──────── RECORDED DATA

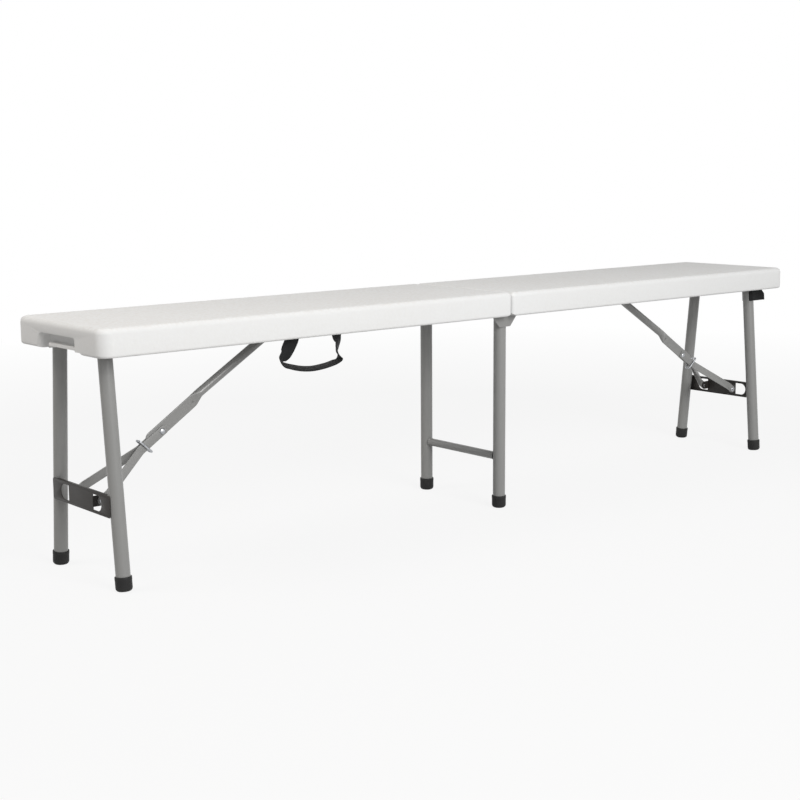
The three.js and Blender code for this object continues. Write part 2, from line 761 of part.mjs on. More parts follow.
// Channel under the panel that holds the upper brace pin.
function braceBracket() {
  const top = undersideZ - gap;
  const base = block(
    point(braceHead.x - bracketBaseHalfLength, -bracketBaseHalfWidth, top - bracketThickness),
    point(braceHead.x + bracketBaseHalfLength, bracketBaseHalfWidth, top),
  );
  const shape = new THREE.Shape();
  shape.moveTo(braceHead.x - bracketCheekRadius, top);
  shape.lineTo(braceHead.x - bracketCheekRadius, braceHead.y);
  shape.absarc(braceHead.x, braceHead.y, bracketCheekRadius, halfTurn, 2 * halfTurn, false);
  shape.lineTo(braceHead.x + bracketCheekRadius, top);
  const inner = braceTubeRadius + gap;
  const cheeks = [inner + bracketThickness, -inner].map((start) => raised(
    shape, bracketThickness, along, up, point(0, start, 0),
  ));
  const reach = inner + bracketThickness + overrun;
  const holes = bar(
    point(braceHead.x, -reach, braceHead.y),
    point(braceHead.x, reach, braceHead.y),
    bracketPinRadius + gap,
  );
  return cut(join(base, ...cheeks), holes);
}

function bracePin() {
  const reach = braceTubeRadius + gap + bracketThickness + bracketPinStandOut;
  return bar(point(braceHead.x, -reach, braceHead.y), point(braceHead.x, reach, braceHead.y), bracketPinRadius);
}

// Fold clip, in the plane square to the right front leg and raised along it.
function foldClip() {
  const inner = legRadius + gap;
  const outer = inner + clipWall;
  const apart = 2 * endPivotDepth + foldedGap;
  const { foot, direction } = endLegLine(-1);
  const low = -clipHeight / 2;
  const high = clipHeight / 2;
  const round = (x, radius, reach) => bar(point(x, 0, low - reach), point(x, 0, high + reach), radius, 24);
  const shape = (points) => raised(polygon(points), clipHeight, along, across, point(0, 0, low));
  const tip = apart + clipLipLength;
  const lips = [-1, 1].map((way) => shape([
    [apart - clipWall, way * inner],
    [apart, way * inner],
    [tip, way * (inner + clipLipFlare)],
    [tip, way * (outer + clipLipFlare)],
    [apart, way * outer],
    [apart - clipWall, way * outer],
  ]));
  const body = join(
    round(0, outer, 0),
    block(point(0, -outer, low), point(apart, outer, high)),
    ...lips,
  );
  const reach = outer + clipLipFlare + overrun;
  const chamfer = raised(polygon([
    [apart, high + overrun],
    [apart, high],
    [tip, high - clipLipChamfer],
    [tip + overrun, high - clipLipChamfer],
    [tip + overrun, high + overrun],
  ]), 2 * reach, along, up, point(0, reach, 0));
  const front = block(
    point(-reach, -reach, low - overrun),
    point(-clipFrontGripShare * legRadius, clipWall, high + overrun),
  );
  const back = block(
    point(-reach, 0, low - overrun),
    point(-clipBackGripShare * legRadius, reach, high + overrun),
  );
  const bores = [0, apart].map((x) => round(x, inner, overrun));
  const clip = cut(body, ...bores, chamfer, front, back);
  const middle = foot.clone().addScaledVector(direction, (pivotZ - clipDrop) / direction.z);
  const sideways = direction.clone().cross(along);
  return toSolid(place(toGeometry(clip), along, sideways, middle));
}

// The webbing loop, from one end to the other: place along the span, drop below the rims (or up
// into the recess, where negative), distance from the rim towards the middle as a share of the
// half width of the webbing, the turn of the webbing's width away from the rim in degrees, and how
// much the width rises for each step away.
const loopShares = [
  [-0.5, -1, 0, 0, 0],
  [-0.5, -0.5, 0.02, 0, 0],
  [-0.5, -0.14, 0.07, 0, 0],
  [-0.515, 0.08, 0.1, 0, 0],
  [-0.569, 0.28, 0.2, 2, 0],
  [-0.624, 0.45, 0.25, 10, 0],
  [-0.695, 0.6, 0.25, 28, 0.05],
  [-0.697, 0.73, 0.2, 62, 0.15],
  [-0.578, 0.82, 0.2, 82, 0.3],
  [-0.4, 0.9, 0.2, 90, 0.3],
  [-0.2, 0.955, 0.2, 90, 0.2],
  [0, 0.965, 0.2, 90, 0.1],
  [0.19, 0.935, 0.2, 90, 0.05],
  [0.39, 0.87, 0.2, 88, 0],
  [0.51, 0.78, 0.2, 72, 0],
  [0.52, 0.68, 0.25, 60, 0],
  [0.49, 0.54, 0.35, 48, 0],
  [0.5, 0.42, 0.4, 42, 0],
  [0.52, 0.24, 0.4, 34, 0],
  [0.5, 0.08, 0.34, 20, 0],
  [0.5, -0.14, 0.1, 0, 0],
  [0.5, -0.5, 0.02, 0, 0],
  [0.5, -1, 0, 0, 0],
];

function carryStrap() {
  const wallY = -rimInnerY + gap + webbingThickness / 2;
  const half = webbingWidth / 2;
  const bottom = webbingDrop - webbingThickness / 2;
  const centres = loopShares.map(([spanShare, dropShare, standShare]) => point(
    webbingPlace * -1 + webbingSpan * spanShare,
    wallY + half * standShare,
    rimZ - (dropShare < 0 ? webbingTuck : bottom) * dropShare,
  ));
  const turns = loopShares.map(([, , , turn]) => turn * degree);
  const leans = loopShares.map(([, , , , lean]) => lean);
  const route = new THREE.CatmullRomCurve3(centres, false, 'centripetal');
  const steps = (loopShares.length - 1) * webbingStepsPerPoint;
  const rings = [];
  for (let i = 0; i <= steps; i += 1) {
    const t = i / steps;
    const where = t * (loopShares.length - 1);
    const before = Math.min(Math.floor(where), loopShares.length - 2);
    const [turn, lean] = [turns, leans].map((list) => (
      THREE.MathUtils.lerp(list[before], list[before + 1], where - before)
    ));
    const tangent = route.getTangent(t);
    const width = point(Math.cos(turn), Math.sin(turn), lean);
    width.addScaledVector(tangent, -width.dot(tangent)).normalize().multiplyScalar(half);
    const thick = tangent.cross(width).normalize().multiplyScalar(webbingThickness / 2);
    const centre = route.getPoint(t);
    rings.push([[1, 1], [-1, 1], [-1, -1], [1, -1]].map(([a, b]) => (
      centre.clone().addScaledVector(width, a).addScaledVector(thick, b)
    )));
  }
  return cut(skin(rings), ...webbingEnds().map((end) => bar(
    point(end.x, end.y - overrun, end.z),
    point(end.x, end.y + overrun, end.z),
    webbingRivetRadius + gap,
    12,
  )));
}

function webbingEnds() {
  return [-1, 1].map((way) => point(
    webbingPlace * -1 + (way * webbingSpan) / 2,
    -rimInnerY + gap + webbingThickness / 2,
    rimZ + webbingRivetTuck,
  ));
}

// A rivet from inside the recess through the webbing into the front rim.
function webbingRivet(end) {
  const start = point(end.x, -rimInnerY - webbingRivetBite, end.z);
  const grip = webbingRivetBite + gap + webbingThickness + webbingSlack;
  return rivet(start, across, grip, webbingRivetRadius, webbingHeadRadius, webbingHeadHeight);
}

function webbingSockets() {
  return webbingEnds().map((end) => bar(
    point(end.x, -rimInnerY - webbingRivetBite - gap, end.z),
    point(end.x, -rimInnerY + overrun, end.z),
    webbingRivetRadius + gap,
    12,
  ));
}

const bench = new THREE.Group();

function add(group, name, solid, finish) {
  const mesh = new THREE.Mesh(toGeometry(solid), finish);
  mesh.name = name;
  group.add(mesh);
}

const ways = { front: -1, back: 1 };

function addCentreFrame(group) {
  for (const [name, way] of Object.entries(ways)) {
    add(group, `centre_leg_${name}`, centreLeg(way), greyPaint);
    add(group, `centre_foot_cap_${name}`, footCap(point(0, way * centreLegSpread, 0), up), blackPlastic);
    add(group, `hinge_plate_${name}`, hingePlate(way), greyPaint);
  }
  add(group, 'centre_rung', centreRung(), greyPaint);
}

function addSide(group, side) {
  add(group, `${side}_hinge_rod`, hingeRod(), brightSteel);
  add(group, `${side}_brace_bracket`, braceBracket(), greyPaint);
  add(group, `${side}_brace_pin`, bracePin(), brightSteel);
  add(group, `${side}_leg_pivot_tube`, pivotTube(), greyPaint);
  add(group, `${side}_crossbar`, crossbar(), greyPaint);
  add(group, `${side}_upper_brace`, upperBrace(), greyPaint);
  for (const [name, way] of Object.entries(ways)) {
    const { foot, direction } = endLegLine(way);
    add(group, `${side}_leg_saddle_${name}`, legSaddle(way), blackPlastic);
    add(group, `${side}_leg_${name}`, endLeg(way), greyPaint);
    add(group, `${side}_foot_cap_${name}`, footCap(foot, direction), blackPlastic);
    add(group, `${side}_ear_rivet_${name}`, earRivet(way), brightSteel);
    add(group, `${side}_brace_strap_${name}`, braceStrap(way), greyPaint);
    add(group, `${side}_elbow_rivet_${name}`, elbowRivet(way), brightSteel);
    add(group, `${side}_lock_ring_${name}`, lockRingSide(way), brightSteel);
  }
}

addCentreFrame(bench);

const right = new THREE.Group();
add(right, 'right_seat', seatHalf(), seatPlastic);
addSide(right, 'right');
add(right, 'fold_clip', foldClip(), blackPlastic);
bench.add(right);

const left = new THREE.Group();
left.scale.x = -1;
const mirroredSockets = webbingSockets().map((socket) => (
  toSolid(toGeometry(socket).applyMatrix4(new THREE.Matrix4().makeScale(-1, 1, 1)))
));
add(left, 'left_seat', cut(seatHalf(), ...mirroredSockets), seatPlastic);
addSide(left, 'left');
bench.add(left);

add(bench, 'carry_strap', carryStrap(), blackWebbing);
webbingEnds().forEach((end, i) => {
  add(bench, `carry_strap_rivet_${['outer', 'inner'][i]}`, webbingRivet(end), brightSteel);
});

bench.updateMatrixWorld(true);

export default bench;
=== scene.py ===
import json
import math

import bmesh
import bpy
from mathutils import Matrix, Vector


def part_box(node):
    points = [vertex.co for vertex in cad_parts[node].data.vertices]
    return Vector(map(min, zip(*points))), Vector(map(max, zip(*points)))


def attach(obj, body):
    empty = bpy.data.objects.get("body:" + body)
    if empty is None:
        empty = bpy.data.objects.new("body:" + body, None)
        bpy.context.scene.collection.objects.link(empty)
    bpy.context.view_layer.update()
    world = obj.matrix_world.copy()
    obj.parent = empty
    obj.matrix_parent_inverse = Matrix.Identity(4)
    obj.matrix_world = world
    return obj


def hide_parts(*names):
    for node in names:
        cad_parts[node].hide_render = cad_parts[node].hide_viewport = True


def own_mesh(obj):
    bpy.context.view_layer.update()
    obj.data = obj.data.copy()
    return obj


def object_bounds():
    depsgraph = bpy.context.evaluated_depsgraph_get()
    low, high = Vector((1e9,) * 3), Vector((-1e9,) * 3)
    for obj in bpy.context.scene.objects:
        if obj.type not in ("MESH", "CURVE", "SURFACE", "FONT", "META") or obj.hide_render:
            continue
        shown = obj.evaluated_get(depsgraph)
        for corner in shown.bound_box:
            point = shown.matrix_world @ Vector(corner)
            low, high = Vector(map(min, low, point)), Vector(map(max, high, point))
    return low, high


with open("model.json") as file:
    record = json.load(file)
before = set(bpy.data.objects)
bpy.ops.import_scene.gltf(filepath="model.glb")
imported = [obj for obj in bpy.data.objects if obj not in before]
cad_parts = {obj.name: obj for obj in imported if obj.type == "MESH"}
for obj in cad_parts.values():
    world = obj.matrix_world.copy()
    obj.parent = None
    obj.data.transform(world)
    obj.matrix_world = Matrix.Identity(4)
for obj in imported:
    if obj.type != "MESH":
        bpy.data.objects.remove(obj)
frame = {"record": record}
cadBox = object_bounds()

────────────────

**TASK OBJECTIVE**: Quote every line from the line containing "bpy.data.objects.remove(obj)" through the closing line of the listing, including both.

**FULL RESPONSE**:
        bpy.data.objects.remove(obj)
frame = {"record": record}
cadBox = object_bounds()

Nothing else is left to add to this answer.